I like my Ti watches very much. A few random 2p on the above:

The Duratect finish is the dogs danglies! I wear my Citizen 1000m as much as any of my watches and have dived it many times and it has proven to be _very_ durable - moreso than steel.

Ti is very hypoallergenic (some folks are sensitive to the nickel in stainless steel). There are no reported cases of allergic reactions among millions of Ti implants worldwide.

I like the light weight for big watches and field/beater watches. When I'm out in the woodline, I'm already carrying enough crap and don't need any extra weight on the end of my wrist. When in the office, I do enjoy the mass of a DOXA/IWC AT/DN on the wrist - feels great.

Ti is a good choice for divers due to it's resistance to corrosion.

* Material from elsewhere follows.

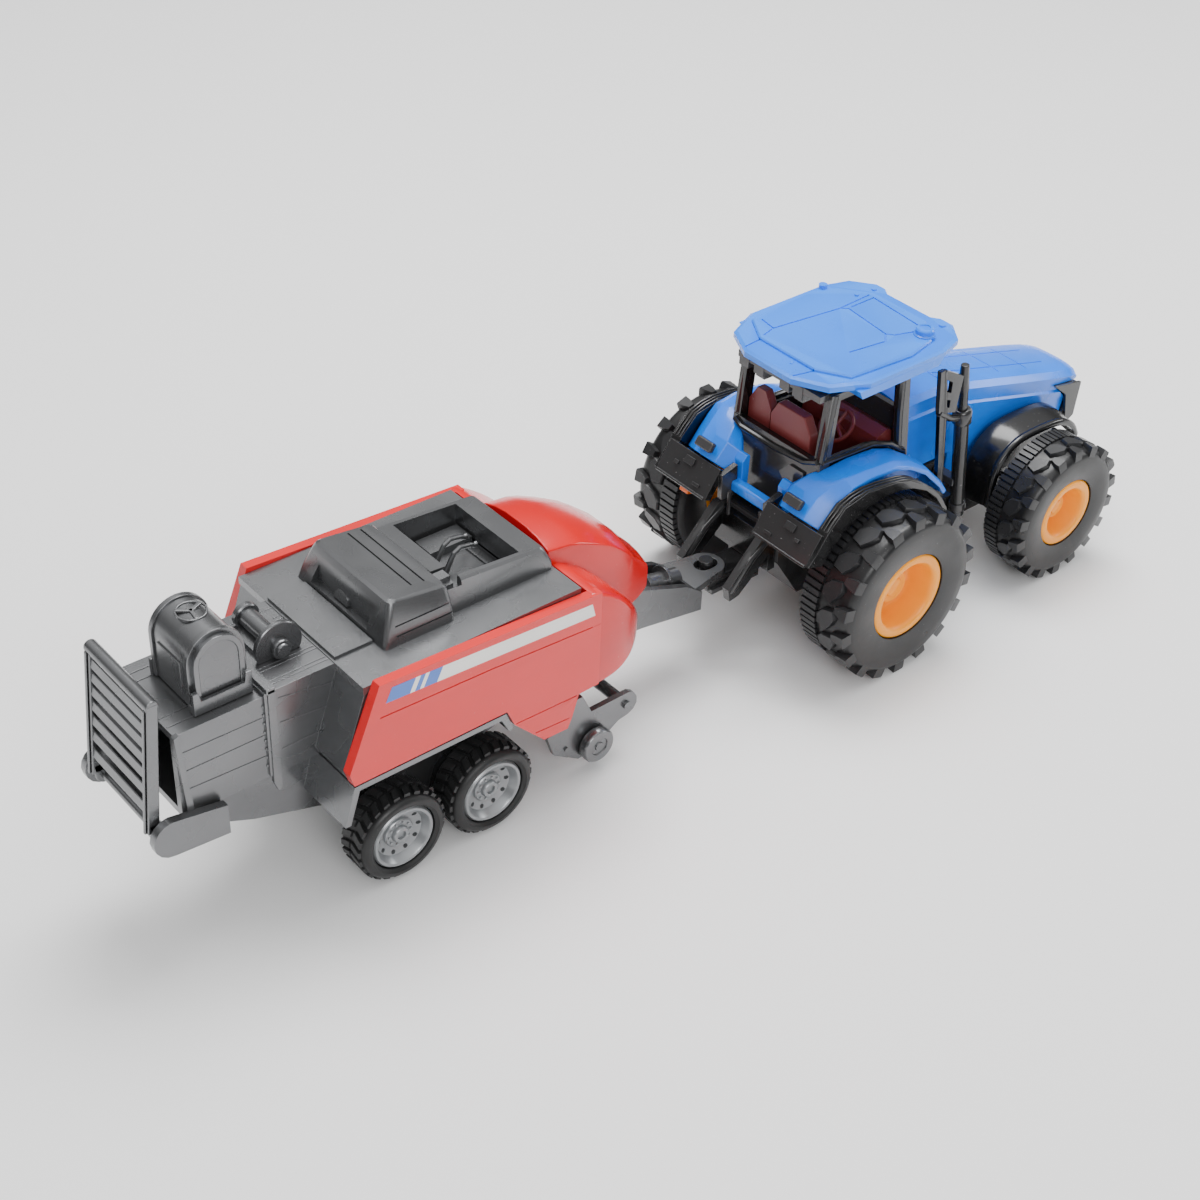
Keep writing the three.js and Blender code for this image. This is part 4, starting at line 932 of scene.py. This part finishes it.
BLUE_BLOCKS = [stripe_block(-195.6, -187.7), stripe_block(-186, -184.4), stripe_block(-183, -178.6)]
WHITE_BLOCKS = [stripe_block(-187.7, -186), stripe_block(-184.4, -183),
                stripe_block(-178.6, -121.8, front_lean=-1.2)]
PANEL_FACE = 35.4  # the panel's outer side
for sign, side in SIDES:
    lines = [g for line, width in (
        ([(-197.4, 68.6), (-158.8, 67.3), (-121, 65.1), (-119, 65)], 0.4),
        ([(-150.5, 42.5), (-127.9, 41.9)], 0.35), ([(-143.2, 35.2), (-130.7, 34.5)], 0.35))
        for g in path_grooves("y", line, width, 35, 36)]
    piece(f"panel_{side}", on_side(sign, [cut(prism("y", PANEL, 32.1, PANEL_FACE), *lines)]), RED, "baler",
          (f"side_panel_{side}",), bevel=1.2, steps=4, angle=32)
    piece(f"shoulder_{side}", on_side(sign, [skin([shoulder_ring(*row) for row in SHOULDER])]), RED,
          "baler", angle=50)
    for color, blocks, look, face in (("blue", BLUE_BLOCKS, DECAL_BLUE, 35.48),
                                      ("white", WHITE_BLOCKS, DECAL_WHITE, 35.46)):
        piece(f"stripe_{color}_{side}", on_side(sign, [prism("y", b, 35.3, face) for b in blocks]), look,
              "baler", bevel=0.03, steps=1)

# Rings of the nose: x, half width, top, crease along the side, and foot.
NOSE = [(-124.2, 16, 84.8, 82.4, 48.2), (-116, 16.2, 84, 81.4, 48.2), (-111.5, 16.2, 82.8, 80, 48),
        (-105, 16.1, 79.9, 77, 46.4), (-100, 16, 77.2, 74.2, 45.2), (-95.5, 15.6, 74, 71, 44.8),
        (-92, 15.2, 71.2, 68.2, 44.6), (-90, 14.9, 69.2, 66.4, 44.6), (-88.4, 14.4, 66.7, 64, 44.6),
        (-85, 13.3, 63.5, 61, 44.8), (-81.6, 12, 60, 57.6, 45.2), (-80.4, 11.6, 58.4, 56.2, 46),
        (-79.8, 11, 56.6, 55, 47.2)]


def nose_ring(x, half, top, crease, low):
    side = [(half - 0.9, low), (half - 0.1, low + 1.6), (half, (low + crease) / 2), (half, crease - 1.6),
            (half - 0.3, crease - 0.5), (half - 1.3, crease), (half * 0.62, (crease + 2 * top) / 3),
            (half * 0.3, top)]
    return [(x, y, z) for y, z in side + [(-y, z) for y, z in reversed(side)]]


piece("nose", [skin([nose_ring(*row) for row in NOSE])], RED, "baler", ("nose_hood",), bevel=0.4, steps=3,
      angle=22)

# ---- deck housing


def housing_ring(height, x0, x1, half, soft):
    """A rectangle with rounded corners, its height a function of x."""
    corner = []
    for cx, cy, start in ((x1 - soft, half - soft, 0), (x0 + soft, half - soft, 90),
                          (x0 + soft, soft - half, 180), (x1 - soft, soft - half, 270)):
        corner += arc(cx, cy, soft, start, start + 90, 4)
    return [(x, y, height(x)) for x, y in corner]


def level(z):
    return lambda x: z


def hood_top(x):
    return 91.2 - (x + 182) * 0.112


def front_top(x):
    return 88 - (x + 162.4) * 0.07


rear_hood = skin([housing_ring(*row) for row in (
    (level(77.6), -187, -162.4, 22.6, 1.6), (level(82.5), -185.7, -162.4, 21.5, 1.6),
    (lambda x: hood_top(x) - 2.4, -183.2, -162.4, 19.7, 1.8),
    (lambda x: hood_top(x) - 0.7, -182.5, -162.6, 19, 1.8), (hood_top, -181.4, -163.4, 18.2, 1.6))])
front_hood = skin([housing_ring(*row) for row in (
    (level(77.6), -170, -124.6, 19.6, 1.6), (level(80.5), -170, -124.8, 19.2, 1.6),
    (lambda x: front_top(x) - 0.8, -170, -126.6, 17.6, 1.4), (front_top, -170, -127.4, 16.8, 1.2))])
bin_room = box(-157.4, -134.8, -15.5, 15.5, 77.3, 100)
louvres = [groove("y", (-182, z), (-162.4, z), 0.45, -24, inner) for z, inner in ((81.1, -21.4), (84, -20.7))]
top_slots = [box(x - 0.3, x + 0.3, -14.5, 17, hood_top(x) - 0.7, 95) for x in (-172, -167.6)]
rear_recess = prism("x", [(-13, 80), (15.2, 80), (13.6, 86.4), (-11.4, 86.4), (-12, 84), (-13, 83.6)],
                    -190, -184.2)
latch_room = box(-163.6, -157, -17.9, -10.2, 84.6, 95)
housing = cut(joined(rear_hood, front_hood), bin_room, *both(*louvres), *top_slots, rear_recess, latch_room)
tab = skin([[(-184.4 + (z - 80) * 0.3 - out, y, z) for y, z in arc(2, 80.4, 3.4, 0, 180, 16)]
            for out in (0, 0.9)])
deck_plate = cut(box(-200.4, -124.6, -31.9, 31.9, 75.9, 78.3), bin_room)
deck = [deck_plate, housing, tab,
        prism("z", [(-199.6, -16.9), (-187, -16.9), (-187, 17.4), (-199.6, 17.4)], 77.8, 79.2),
        box(-150.6, -135.4, 6.4, 14.4, 77.2, 79.6), box(-150.2, -135.2, -12.6, -10.4, 77.2, 78.2),
        box(-163.2, -158.6, -16, -10.8, 80, 85.8), box(-163.2, -158.6, -14.4, -10.8, 85, 87.4),
        *[box(x, x + 0.7, -12, 6, 77.2, 77.9) for x in (-155, -153, -139)]]
for y in (3.2, -1.8):
    deck.append(rod([(-151.4, y, 77), (-149.4, y, 81), (-148, y, 83.4), (-145.8, y + 0.1, 84.5),
                     (-142, y + 0.5, 83.6), (-140.4, y + 0.6, 82.8), (-139.4, y + 0.7, 82.9)],
                    [0.9, 0.8, 0.75, 0.75, 0.75, 0.8, 0.9], 12))
piece("deck", deck, GREY, "baler", ("deck_housing",), bevel=0.4, angle=28)

# ---- pickup and gauge wheels

part("pickup", "pickup_frame", GREY, "baler", bevel=0.4, adds=both(*[
    rod([(x, y0, z), (x, y1, z)], r, sides)
    for x, z, y0, y1, r, sides in ((-99.5, 18, 24.6, 27, 1.4, 14), (-123.6, 12, 25.6, 26.6, 0.8, 12))]))
GAUGE = (-113, 10)  # middle of the gauge wheels
for sign, side in SIDES:
    disc = spun([(5.4, 26.4), (6, 27), (6, 29.2), (5.5, 29.8), (3.2, 29.8), (3, 29.4), (1.6, 29.4),
                 (1.4, 29.8)], *GAUGE, 44)
    stub = spun([(1, 23.2), (1, 26.6)], *GAUGE, 20)
    name = f"gauge_wheel_{side}"
    piece(f"gauge_{side}", on_side(sign, [disc, stub]), GREY, name, (name,), angle=40)

# ---- stage, light and camera

# From here on lengths are in the frame's metres.
HALF_FLOOR, FLOOR_Z = 3, -0.0002
mesh = bpy.data.meshes.new("floor")
mesh.from_pydata([(x * HALF_FLOOR, y * HALF_FLOOR, 0) for x, y in ((-1, -1), (1, -1), (1, 1), (-1, 1))],
                 [], [(0, 1, 2, 3)])
floor = add_object("floor", mesh)
floor.location.z = FLOOR_Z
stone = Nodes("pale_floor")
pale = stone.settings({"Roughness": 0.7})
stone.link(stone.mix(stone.noise(4, 2), (0.86, 0.86, 0.86), (0.9, 0.9, 0.9)), pale["Base Color"])
mesh.materials.append(stone.material)

world = bpy.data.worlds.new("studio")
bpy.context.scene.world = world
world.use_nodes = True
sky = world.node_tree
where = sky.nodes.new("ShaderNodeTexCoord")
parts = sky.nodes.new("ShaderNodeSeparateXYZ")
fade = sky.nodes.new("ShaderNodeMapRange")
set_range(fade, 0.35, 0.95, 0.22, 1.5)  # dim at the sides, brighter overhead
sky.links.new(where.outputs["Generated"], parts.inputs["Vector"])
sky.links.new(parts.outputs["Z"], fade.inputs["Value"])
sky.links.new(fade.outputs["Result"], sky.nodes["Background"].inputs["Strength"])
sky.nodes["Background"].inputs["Color"].default_value = (1, 1, 1, 1)


def softbox(name, where, size, power):
    """A rectangular lamp aimed at the object's middle."""
    light = bpy.data.lights.new(name, "AREA")
    light.shape = "RECTANGLE"
    light.size, light.size_y = size
    light.energy = power
    made = add_object(name, light)
    made.location = where
    made.rotation_euler = (Vector((0, 0, 0.05)) - Vector(where)).to_track_quat("-Z", "Y").to_euler()


softbox("key", (0.25, 0.25, 1.0), (0.7, 0.5), 13)
softbox("side", (-0.5, -1.0, 0.75), (0.8, 0.35), 7)
softbox("front", (1.1, -0.3, 0.5), (0.4, 0.3), 3)

AZIMUTH, ELEVATION, ROLL = (radians(a) for a in (-40.9539, 36.7483, 2.3926))
EYE = (-0.362196, -0.390187, 0.424846)
back = Vector((sin(AZIMUTH) * cos(ELEVATION), -cos(AZIMUTH) * cos(ELEVATION), sin(ELEVATION)))
right = (-back).cross(Vector((0, 0, 1))).normalized()
up = back.cross(right)
cam_x = right * cos(ROLL) + up * sin(ROLL)
cam_y = up * cos(ROLL) - right * sin(ROLL)
optics = bpy.data.cameras.new("camera")
optics.sensor_width, optics.lens = 36, 60.524
optics.clip_start, optics.clip_end = 0.01, 20
camera = add_object("camera", optics)
camera.matrix_world = Matrix((*zip(cam_x, cam_y, back, EYE), (0, 0, 0, 1)))
bpy.context.scene.camera = camera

Ti does seem to scratch more easily than steel, particularly the brushed finish Breitling employ. Ti builds up a very thin surface oxide that produces this relative inert-ness, but makes scratches more obvious. With time, the scratch will oxidize and be less obvious. This makes buffing out scratches easier than with steel.


----------



## metal_andy (Feb 20, 2004)

I agree with Colin, oxide layer on Ti does have a sort of self repairing mechanism as new oxide is formed in a scratch it becomes less obvious, I've seen this on a small ding on my SS20.









As a metallurgist I appreciate titanium for its quite advanced properties and also the tactile aspect of the material it feels like no other metal I've ever come across.

However polishing the stuff to look at it under a microscope is an absolute b*****d of a job as the surface of the material flows over itself hiding coarser scratches, you have to progessively etch the flowed layer away and polish over and over again. Still with patience the results are quite cool especially when you colour etch the structure to show the different phases.

A bit off topic but I hope it is of interest.


----------



## Nalu (Nov 28, 2003)

Perusal of ePrey today reminded me of another advantage of Ti: thieves are less likely to fake a Ti watch. I saw a SS Breitling Emergency on auction and there is no such animal (Ti and gold only).


----------